> Challenge
Take the data below and copy exactly the lines starting at the one with "Write part 2" and finishing at the one with "bpy.context.view_layer.objects.active = piece", both included.

===== Data to use =====

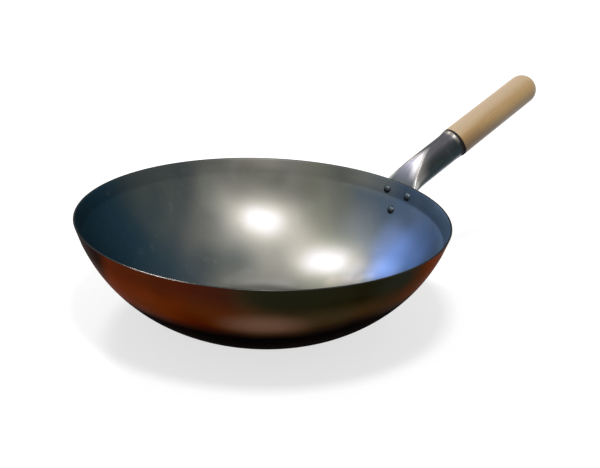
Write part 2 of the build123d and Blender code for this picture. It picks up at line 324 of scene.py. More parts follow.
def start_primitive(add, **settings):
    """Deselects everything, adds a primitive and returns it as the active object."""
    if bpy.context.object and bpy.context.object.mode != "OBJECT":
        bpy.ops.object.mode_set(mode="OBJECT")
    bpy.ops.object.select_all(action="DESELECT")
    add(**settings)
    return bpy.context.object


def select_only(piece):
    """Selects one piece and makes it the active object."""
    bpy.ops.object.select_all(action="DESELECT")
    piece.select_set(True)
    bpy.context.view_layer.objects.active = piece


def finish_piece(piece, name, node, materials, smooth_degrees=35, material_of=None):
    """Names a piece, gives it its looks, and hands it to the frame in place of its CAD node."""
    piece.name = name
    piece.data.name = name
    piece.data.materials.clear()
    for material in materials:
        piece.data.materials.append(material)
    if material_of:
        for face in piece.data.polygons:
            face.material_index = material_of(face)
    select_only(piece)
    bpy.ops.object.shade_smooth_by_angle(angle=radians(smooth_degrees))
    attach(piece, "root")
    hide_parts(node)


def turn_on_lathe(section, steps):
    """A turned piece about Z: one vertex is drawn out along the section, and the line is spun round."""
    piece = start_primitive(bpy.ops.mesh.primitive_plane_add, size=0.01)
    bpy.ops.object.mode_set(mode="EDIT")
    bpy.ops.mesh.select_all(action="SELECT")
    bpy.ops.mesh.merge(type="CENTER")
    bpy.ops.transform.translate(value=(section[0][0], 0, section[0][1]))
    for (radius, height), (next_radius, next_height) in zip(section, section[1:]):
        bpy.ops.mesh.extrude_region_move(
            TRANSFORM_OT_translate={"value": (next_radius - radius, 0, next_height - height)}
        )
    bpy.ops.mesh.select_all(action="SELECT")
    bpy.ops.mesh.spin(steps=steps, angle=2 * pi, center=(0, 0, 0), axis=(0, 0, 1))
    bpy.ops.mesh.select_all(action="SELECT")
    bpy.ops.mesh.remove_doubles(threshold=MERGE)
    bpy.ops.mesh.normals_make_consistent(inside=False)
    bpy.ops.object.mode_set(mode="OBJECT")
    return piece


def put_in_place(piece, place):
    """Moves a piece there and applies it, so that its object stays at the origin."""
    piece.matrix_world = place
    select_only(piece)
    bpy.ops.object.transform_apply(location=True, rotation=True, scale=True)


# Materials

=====
===== Data to use =====

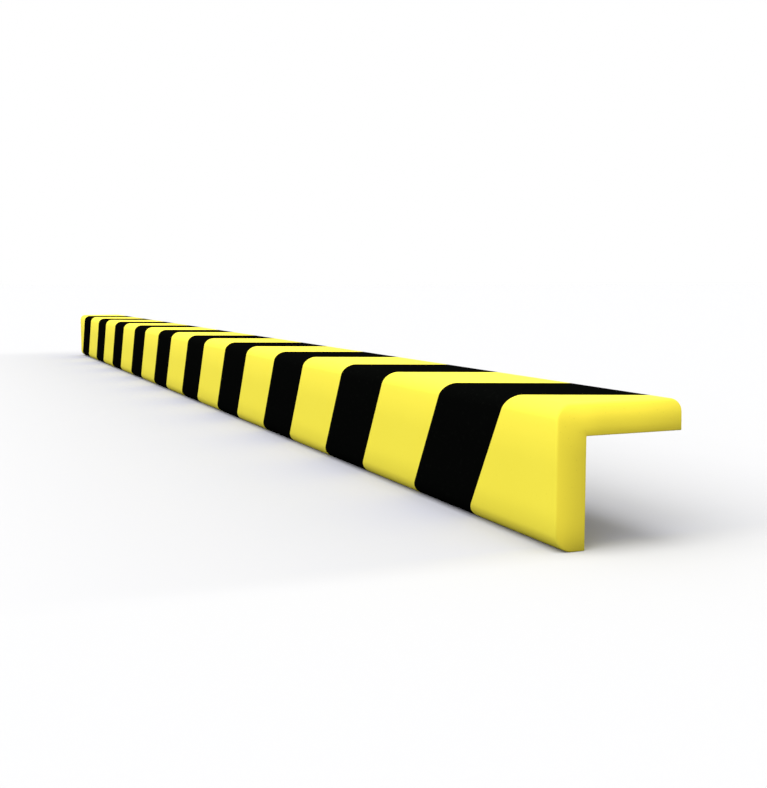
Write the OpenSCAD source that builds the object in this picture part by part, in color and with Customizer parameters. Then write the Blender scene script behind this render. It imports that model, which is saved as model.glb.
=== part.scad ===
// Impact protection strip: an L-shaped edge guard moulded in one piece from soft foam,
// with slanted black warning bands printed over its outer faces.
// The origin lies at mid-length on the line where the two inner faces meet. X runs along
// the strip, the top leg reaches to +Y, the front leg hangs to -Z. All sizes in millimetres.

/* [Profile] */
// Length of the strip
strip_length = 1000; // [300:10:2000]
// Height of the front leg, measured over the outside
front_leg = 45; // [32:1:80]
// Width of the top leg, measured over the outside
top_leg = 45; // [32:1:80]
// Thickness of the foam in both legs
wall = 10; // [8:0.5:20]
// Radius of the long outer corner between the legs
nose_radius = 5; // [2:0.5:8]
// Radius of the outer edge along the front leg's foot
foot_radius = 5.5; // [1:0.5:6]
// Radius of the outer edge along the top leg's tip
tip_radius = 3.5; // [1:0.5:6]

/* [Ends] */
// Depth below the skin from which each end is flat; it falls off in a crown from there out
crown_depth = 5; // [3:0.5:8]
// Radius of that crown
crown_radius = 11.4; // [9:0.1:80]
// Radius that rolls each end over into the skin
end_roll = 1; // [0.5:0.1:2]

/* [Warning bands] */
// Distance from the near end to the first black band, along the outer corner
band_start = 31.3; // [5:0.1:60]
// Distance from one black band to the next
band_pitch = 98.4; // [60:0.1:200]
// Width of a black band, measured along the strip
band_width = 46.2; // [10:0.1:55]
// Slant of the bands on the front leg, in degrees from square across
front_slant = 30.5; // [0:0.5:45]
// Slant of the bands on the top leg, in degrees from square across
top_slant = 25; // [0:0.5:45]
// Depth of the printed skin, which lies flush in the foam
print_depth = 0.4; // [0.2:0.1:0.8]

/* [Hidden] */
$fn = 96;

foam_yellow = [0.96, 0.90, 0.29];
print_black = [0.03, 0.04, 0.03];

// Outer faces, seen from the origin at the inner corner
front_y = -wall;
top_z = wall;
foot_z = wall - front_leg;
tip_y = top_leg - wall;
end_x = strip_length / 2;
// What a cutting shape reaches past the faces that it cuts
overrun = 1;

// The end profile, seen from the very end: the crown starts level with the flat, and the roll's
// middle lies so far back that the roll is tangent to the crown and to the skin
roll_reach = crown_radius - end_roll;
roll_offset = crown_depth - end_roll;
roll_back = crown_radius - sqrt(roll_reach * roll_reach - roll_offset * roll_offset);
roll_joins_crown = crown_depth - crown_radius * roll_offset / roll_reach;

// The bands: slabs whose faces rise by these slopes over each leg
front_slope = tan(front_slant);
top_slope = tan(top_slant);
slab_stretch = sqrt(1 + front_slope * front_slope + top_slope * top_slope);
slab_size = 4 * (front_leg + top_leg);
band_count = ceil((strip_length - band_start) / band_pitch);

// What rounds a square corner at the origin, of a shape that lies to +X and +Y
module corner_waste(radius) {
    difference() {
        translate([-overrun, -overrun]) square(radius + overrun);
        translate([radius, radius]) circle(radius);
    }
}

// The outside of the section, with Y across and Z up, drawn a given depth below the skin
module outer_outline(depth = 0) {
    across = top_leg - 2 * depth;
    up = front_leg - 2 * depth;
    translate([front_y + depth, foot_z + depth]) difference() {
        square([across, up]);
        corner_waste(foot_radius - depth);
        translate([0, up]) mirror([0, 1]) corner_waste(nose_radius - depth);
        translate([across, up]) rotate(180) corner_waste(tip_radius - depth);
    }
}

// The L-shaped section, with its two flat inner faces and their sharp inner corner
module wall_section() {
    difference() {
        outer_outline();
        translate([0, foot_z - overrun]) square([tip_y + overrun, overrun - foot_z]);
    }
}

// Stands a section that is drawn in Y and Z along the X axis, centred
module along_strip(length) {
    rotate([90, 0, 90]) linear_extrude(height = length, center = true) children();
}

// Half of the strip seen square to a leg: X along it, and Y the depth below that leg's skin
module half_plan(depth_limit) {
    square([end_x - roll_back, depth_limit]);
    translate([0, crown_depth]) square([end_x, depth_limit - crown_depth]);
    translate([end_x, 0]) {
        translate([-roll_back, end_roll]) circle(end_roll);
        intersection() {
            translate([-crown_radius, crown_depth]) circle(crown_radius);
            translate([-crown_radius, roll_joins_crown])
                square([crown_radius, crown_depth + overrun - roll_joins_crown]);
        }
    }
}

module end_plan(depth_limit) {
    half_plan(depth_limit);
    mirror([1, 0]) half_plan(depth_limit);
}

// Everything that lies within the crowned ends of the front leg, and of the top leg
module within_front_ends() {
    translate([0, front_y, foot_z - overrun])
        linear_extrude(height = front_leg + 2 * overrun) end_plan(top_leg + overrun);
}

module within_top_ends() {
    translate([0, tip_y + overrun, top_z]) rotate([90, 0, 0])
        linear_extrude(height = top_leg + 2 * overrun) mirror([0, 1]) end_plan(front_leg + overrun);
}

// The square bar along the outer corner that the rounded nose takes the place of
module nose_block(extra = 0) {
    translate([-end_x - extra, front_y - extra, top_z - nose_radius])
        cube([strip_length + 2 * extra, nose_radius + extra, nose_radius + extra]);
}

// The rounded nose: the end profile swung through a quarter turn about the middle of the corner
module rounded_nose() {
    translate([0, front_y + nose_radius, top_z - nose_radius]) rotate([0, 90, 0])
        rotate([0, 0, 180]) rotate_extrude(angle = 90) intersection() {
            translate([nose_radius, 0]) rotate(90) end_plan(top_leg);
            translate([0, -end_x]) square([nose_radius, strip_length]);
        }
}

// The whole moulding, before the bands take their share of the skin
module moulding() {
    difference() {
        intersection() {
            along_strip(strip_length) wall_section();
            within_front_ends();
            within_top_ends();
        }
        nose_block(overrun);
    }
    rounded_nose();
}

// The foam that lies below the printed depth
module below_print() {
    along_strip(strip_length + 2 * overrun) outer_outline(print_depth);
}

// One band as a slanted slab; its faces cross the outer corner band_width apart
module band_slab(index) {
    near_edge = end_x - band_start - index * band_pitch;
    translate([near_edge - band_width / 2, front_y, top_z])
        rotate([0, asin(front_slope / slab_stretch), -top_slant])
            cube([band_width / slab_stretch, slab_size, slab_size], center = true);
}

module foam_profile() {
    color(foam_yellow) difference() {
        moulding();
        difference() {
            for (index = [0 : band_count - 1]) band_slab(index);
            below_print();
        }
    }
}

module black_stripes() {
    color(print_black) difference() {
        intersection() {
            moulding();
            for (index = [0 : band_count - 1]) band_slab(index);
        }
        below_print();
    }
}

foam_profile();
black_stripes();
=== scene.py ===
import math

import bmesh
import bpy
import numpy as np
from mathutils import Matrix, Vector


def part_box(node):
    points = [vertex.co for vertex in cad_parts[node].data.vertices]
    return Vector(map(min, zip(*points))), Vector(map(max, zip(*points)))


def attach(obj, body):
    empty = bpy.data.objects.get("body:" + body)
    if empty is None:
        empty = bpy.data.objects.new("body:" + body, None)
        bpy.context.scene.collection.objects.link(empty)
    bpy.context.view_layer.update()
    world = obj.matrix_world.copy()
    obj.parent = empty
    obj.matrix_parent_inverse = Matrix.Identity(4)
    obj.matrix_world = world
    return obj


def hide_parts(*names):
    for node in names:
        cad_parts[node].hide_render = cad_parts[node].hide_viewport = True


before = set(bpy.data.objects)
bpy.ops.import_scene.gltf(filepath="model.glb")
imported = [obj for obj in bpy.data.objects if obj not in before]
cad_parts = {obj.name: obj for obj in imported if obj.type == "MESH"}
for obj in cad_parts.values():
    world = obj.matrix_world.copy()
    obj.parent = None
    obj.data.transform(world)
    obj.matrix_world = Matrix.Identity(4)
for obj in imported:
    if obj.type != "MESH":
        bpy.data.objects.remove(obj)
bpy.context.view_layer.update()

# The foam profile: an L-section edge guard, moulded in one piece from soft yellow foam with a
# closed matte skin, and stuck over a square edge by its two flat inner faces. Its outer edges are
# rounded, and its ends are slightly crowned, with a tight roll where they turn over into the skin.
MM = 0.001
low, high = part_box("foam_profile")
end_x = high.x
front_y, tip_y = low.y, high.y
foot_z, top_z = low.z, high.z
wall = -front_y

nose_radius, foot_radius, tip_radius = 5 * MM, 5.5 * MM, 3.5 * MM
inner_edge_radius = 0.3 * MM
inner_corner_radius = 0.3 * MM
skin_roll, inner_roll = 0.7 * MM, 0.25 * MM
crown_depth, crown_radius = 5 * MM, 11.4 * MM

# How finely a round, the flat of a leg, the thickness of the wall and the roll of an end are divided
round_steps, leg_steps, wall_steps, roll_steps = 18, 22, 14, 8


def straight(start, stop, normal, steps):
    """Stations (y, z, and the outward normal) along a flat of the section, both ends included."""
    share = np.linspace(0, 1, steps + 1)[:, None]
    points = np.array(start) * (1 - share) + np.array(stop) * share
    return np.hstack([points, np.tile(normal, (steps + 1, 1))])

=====
===== Data to use =====

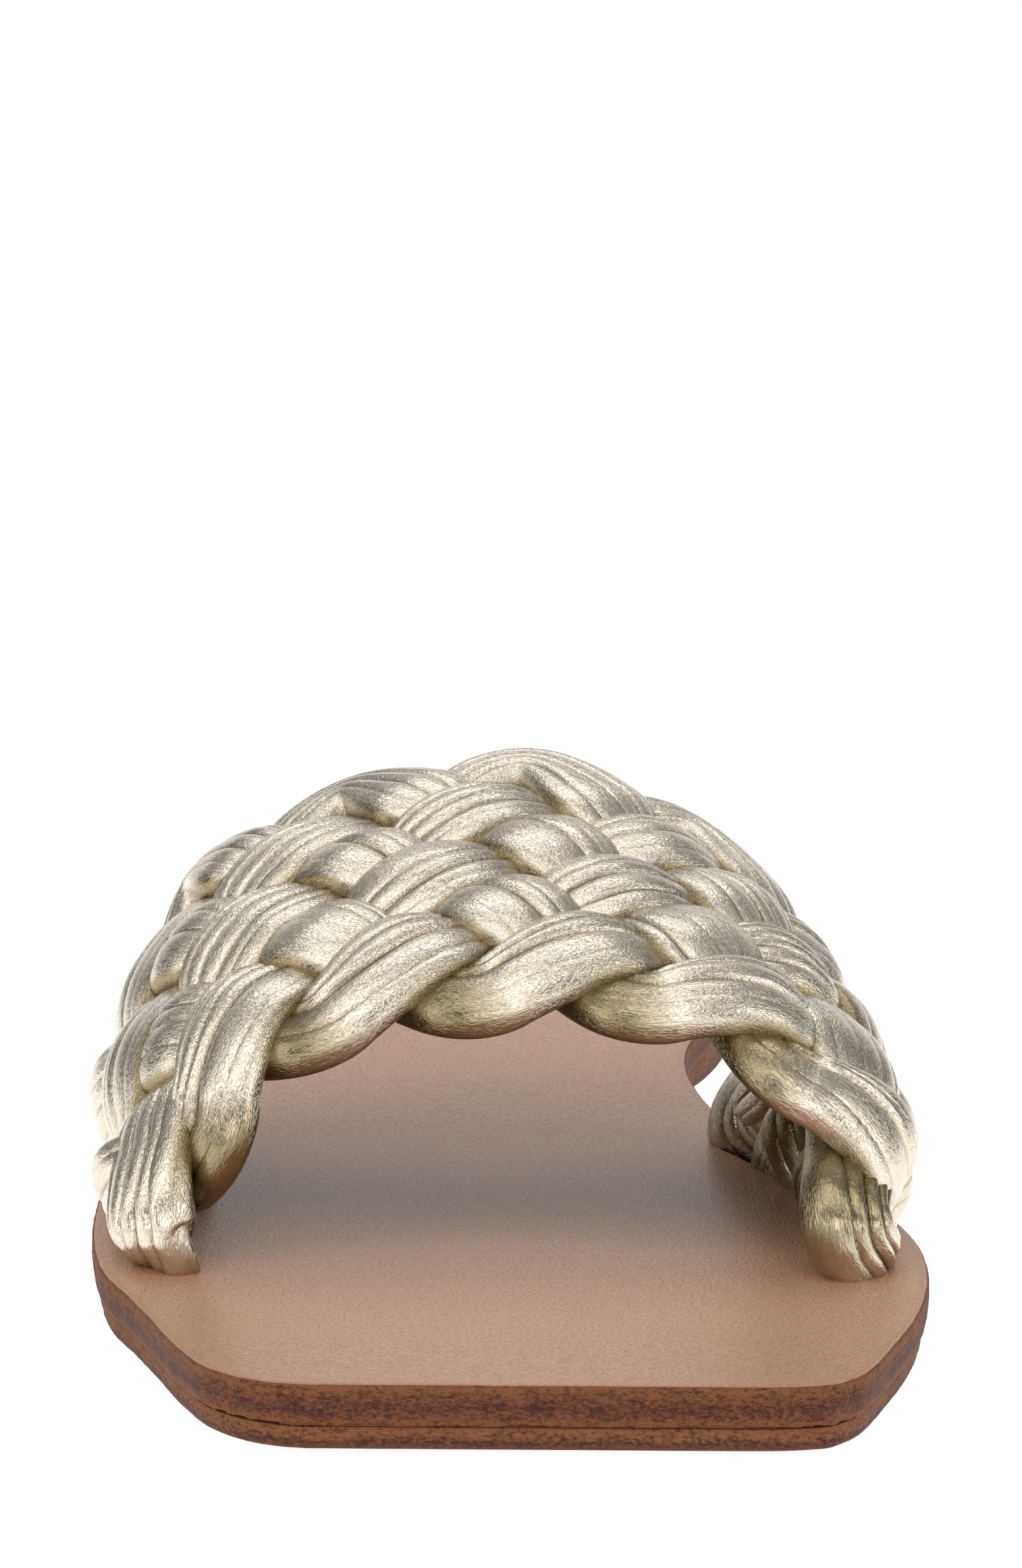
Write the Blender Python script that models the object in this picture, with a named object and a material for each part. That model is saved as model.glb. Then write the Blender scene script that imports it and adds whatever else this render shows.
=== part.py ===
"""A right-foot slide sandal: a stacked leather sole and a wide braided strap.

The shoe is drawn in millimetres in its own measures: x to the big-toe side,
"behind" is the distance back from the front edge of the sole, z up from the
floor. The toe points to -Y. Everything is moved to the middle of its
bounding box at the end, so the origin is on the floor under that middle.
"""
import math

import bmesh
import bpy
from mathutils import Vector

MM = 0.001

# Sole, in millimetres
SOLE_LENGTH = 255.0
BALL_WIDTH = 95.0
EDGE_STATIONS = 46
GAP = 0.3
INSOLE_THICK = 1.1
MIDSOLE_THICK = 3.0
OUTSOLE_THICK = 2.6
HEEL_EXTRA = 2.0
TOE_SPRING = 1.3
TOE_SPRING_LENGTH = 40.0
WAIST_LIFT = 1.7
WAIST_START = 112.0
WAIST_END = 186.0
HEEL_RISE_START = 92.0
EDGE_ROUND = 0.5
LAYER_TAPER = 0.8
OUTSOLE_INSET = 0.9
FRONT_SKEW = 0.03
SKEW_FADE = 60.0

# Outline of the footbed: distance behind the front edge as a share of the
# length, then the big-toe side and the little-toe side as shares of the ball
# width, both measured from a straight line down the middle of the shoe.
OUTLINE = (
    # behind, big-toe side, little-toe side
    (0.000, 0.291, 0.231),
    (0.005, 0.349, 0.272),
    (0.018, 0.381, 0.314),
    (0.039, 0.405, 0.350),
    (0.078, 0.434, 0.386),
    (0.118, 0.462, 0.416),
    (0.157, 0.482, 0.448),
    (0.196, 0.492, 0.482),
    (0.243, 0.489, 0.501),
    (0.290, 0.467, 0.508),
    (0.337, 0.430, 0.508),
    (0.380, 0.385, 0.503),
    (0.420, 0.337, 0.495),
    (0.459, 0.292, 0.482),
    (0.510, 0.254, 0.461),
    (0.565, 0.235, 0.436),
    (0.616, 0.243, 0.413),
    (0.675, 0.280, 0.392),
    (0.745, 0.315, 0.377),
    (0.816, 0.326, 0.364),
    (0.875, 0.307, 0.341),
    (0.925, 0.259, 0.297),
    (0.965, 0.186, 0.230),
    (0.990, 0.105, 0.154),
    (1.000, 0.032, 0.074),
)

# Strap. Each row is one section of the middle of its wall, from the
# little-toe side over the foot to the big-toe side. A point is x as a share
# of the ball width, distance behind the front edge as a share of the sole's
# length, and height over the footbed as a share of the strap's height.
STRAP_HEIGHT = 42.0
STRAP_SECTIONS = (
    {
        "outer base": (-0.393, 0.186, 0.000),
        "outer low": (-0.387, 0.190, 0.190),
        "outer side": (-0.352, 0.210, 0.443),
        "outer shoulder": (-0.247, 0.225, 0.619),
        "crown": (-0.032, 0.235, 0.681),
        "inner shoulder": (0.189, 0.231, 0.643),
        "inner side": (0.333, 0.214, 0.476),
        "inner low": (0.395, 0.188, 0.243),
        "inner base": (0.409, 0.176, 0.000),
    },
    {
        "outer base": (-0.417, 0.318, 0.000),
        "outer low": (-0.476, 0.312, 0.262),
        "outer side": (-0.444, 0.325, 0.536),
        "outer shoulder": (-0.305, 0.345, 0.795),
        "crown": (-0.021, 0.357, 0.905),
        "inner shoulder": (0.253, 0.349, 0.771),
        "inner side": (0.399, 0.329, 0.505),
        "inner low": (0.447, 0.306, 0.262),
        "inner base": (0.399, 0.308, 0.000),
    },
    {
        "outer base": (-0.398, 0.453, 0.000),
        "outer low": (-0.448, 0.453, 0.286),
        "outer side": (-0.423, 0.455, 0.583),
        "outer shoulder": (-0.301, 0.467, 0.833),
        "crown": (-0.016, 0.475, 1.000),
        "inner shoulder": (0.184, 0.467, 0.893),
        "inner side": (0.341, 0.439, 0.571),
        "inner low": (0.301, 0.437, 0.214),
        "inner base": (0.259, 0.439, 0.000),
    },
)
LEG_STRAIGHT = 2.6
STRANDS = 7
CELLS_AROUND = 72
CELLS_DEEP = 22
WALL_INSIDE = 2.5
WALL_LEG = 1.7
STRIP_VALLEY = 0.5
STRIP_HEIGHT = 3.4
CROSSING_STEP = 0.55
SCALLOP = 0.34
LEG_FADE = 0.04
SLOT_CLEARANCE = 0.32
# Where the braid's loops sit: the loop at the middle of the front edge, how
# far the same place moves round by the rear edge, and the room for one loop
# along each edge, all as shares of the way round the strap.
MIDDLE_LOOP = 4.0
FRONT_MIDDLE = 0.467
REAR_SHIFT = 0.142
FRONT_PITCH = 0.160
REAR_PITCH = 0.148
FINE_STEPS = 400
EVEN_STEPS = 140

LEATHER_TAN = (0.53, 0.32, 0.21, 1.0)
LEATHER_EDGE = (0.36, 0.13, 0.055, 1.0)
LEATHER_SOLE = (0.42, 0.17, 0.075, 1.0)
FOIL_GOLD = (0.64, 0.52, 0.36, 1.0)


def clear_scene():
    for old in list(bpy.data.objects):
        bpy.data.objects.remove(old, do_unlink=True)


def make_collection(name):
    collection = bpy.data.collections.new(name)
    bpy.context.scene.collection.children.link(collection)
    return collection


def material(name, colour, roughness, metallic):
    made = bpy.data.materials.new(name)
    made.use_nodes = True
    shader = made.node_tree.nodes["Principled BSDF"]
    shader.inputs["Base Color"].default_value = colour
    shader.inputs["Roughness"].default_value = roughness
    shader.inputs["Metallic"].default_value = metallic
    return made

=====

> Answer to this exercise
Write part 2 of the build123d and Blender code for this picture. It picks up at line 324 of scene.py. More parts follow.
def start_primitive(add, **settings):
    """Deselects everything, adds a primitive and returns it as the active object."""
    if bpy.context.object and bpy.context.object.mode != "OBJECT":
        bpy.ops.object.mode_set(mode="OBJECT")
    bpy.ops.object.select_all(action="DESELECT")
    add(**settings)
    return bpy.context.object


def select_only(piece):
    """Selects one piece and makes it the active object."""
    bpy.ops.object.select_all(action="DESELECT")
    piece.select_set(True)
    bpy.context.view_layer.objects.active = piece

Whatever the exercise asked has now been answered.